=== Source data ===
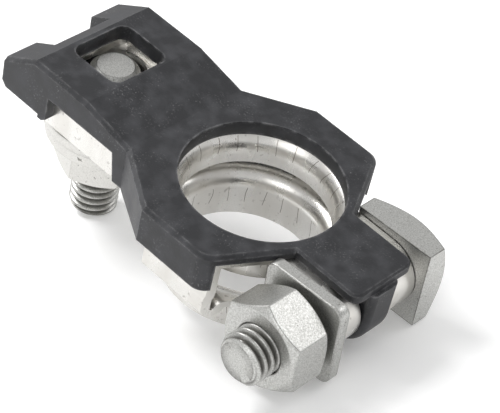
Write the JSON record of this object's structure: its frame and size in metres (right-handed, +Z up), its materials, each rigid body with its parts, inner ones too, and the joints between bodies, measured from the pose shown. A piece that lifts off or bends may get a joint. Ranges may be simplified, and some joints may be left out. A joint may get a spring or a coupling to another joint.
{
  "type": "battery terminal clamp",
  "caption": "Folded tin-plated battery post clamp with two collars, black moulded cover, square-headed clamping bolt and threaded cable stud",
  "frame": {"origin": "on the battery post's axis, level with the top face of the cover's ring", "axes": "+Z up the post, +X from the post towards the clamping bolt, +Y towards the clamping bolt's square head"},
  "size_m": [0.0525, 0.0311, 0.0238],
  "materials": {
    "black_plastic": "fine-grained matt black moulding",
    "tinned_sheet": "bright tin-plated sheet",
    "zinc_bolt": "satin zinc-plated steel",
    "zinc_plate": "satin zinc-plated steel",
    "zinc_nut": "satin zinc-plated steel",
    "zinc_stud": "satin zinc-plated steel",
    "zinc_washer": "satin zinc-plated steel",
    "zinc_flange_nut": "satin zinc-plated steel"
  },
  "bodies": {
    "clamp": {"cover": "black_plastic", "clamp_body": "tinned_sheet", "clamp_bolt": "zinc_bolt", "terminal_stud": "zinc_stud"},
    "plate": {"pressure_plate": "zinc_plate"},
    "bolt_nut": {"clamp_nut": "zinc_nut"},
    "washer": {"stud_washer": "zinc_washer"},
    "cable_nut": {"stud_nut": "zinc_flange_nut"}
  },
  "joints": [
    {"name": "plate_travel", "type": "slide", "parent": "clamp", "child": "plate", "axis": [0, -1, 0], "range_m": [0, 0.0032]},
    {"name": "bolt_nut_turn", "type": "hinge", "parent": "plate", "child": "bolt_nut", "pos_m": [0.0143, -0.0087, -0.00535], "axis": [0, -1, 0], "range_deg": [0, 1152]},
    {"name": "washer_travel", "type": "slide", "parent": "clamp", "child": "washer", "axis": [0, 0, -1], "range_m": [-0.0003, 0.007]},
    {"name": "cable_nut_turn", "type": "hinge", "parent": "washer", "child": "cable_nut", "pos_m": [-0.0238, 0, -0.0091], "axis": [0, 0, -1], "range_deg": [-108, 2520]}
  ],
  "couplings": [
    {"joint": "bolt_nut_turn", "follows": "plate_travel", "rad_per_m": 6283.2},
    {"joint": "cable_nut_turn", "follows": "washer_travel", "rad_per_m": 6283.2}
  ]
}
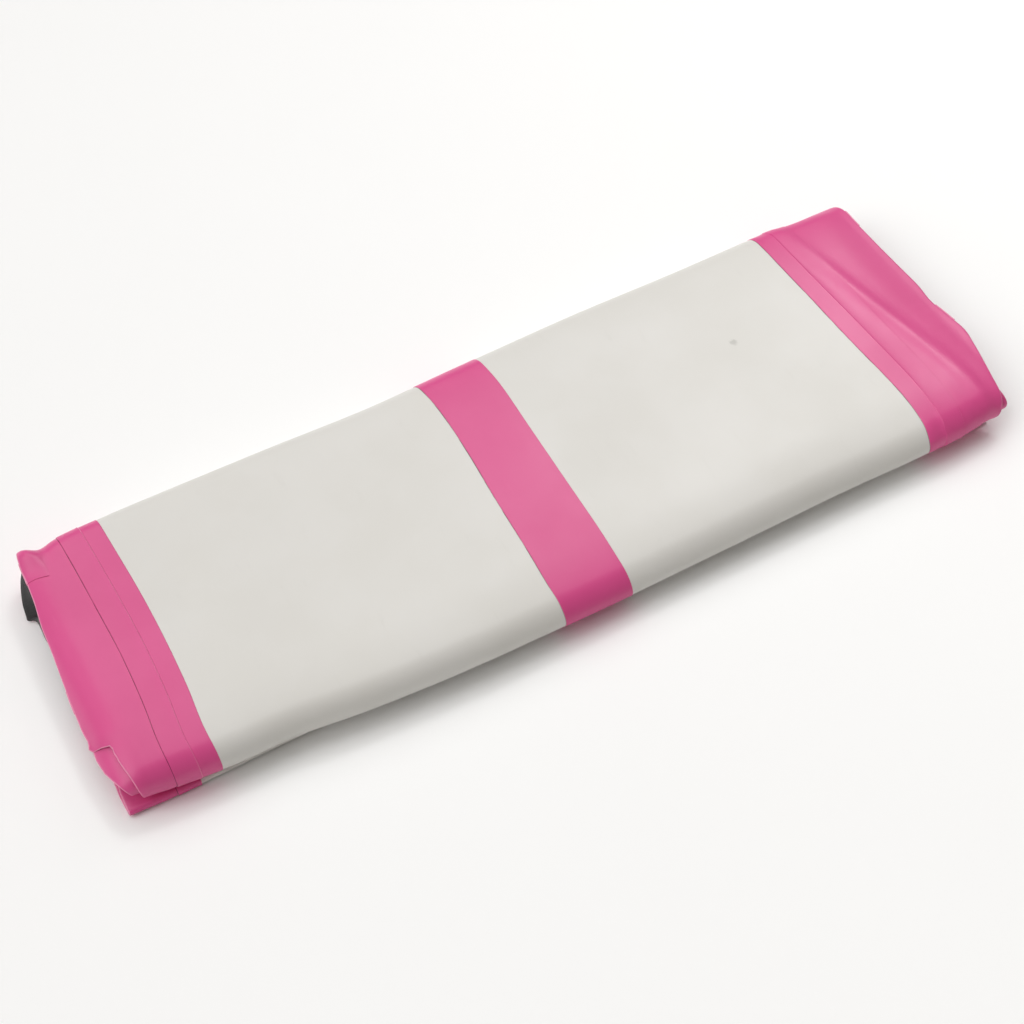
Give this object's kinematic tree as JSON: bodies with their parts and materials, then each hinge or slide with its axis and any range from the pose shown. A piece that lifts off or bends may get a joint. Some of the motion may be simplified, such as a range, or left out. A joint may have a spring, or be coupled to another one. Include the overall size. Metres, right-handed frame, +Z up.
===
> [Work to complete]:
Return each line of the data exactly as written above.

> [Output below]:
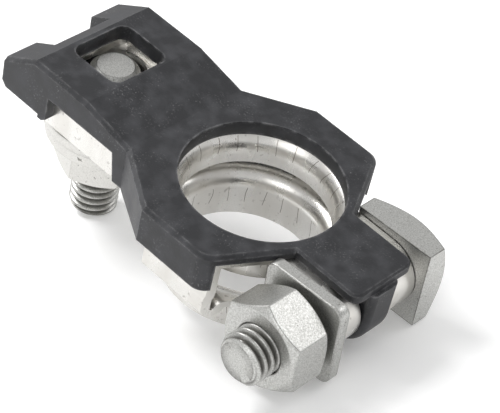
Write the JSON record of this object's structure: its frame and size in metres (right-handed, +Z up), its materials, each rigid body with its parts, inner ones too, and the joints between bodies, measured from the pose shown. A piece that lifts off or bends may get a joint. Ranges may be simplified, and some joints may be left out. A joint may get a spring or a coupling to another joint.
{
  "type": "battery terminal clamp",
  "caption": "Folded tin-plated battery post clamp with two collars, black moulded cover, square-headed clamping bolt and threaded cable stud",
  "frame": {"origin": "on the battery post's axis, level with the top face of the cover's ring", "axes": "+Z up the post, +X from the post towards the clamping bolt, +Y towards the clamping bolt's square head"},
  "size_m": [0.0525, 0.0311, 0.0238],
  "materials": {
    "black_plastic": "fine-grained matt black moulding",
    "tinned_sheet": "bright tin-plated sheet",
    "zinc_bolt": "satin zinc-plated steel",
    "zinc_plate": "satin zinc-plated steel",
    "zinc_nut": "satin zinc-plated steel",
    "zinc_stud": "satin zinc-plated steel",
    "zinc_washer": "satin zinc-plated steel",
    "zinc_flange_nut": "satin zinc-plated steel"
  },
  "bodies": {
    "clamp": {"cover": "black_plastic", "clamp_body": "tinned_sheet", "clamp_bolt": "zinc_bolt", "terminal_stud": "zinc_stud"},
    "plate": {"pressure_plate": "zinc_plate"},
    "bolt_nut": {"clamp_nut": "zinc_nut"},
    "washer": {"stud_washer": "zinc_washer"},
    "cable_nut": {"stud_nut": "zinc_flange_nut"}
  },
  "joints": [
    {"name": "plate_travel", "type": "slide", "parent": "clamp", "child": "plate", "axis": [0, -1, 0], "range_m": [0, 0.0032]},
    {"name": "bolt_nut_turn", "type": "hinge", "parent": "plate", "child": "bolt_nut", "pos_m": [0.0143, -0.0087, -0.00535], "axis": [0, -1, 0], "range_deg": [0, 1152]},
    {"name": "washer_travel", "type": "slide", "parent": "clamp", "child": "washer", "axis": [0, 0, -1], "range_m": [-0.0003, 0.007]},
    {"name": "cable_nut_turn", "type": "hinge", "parent": "washer", "child": "cable_nut", "pos_m": [-0.0238, 0, -0.0091], "axis": [0, 0, -1], "range_deg": [-108, 2520]}
  ],
  "couplings": [
    {"joint": "bolt_nut_turn", "follows": "plate_travel", "rad_per_m": 6283.2},
    {"joint": "cable_nut_turn", "follows": "washer_travel", "rad_per_m": 6283.2}
  ]
}
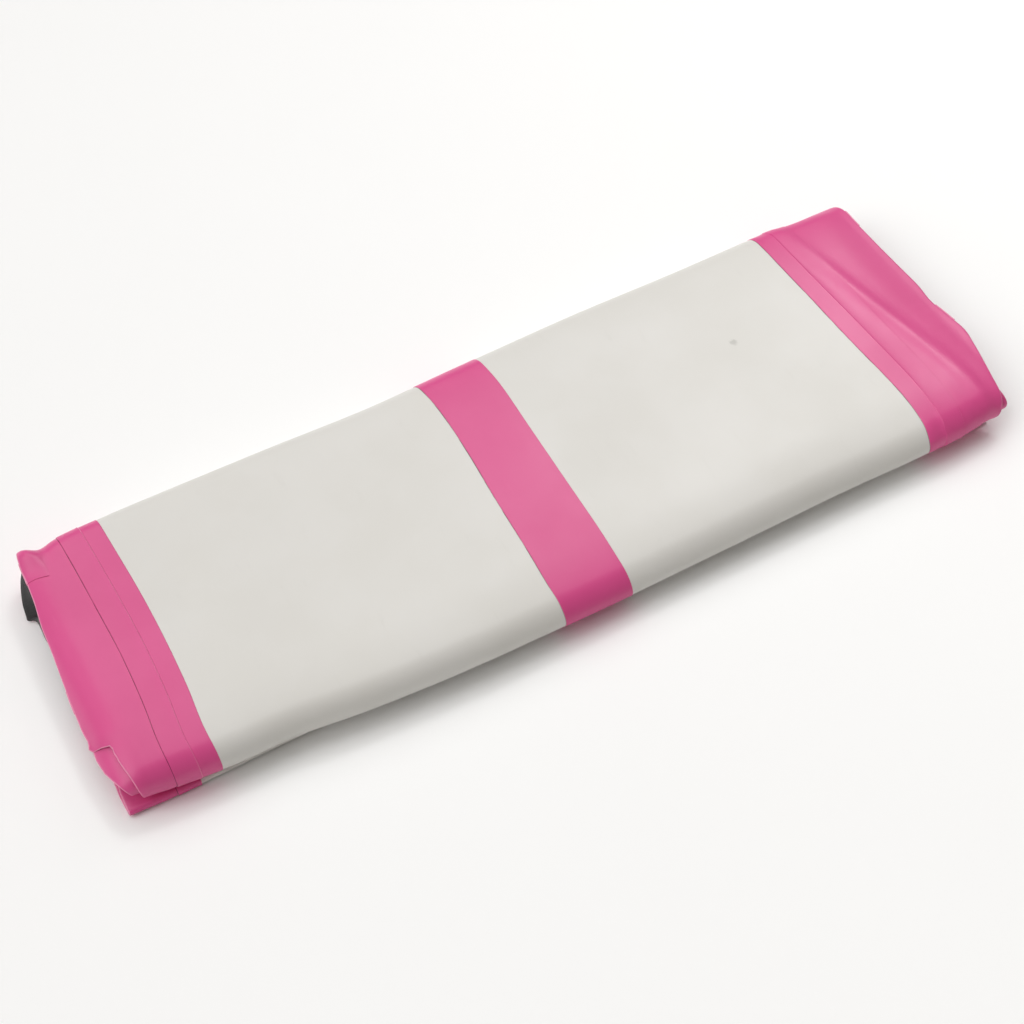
Give this object's kinematic tree as JSON: bodies with their parts and materials, then each hinge or slide with its axis and any range from the pose shown. A piece that lifts off or bends may get a joint. Some of the motion may be simplified, such as a range, or left out. A joint may have a spring, or be coupled to another one. Include the overall size. Metres, right-handed frame, +Z up.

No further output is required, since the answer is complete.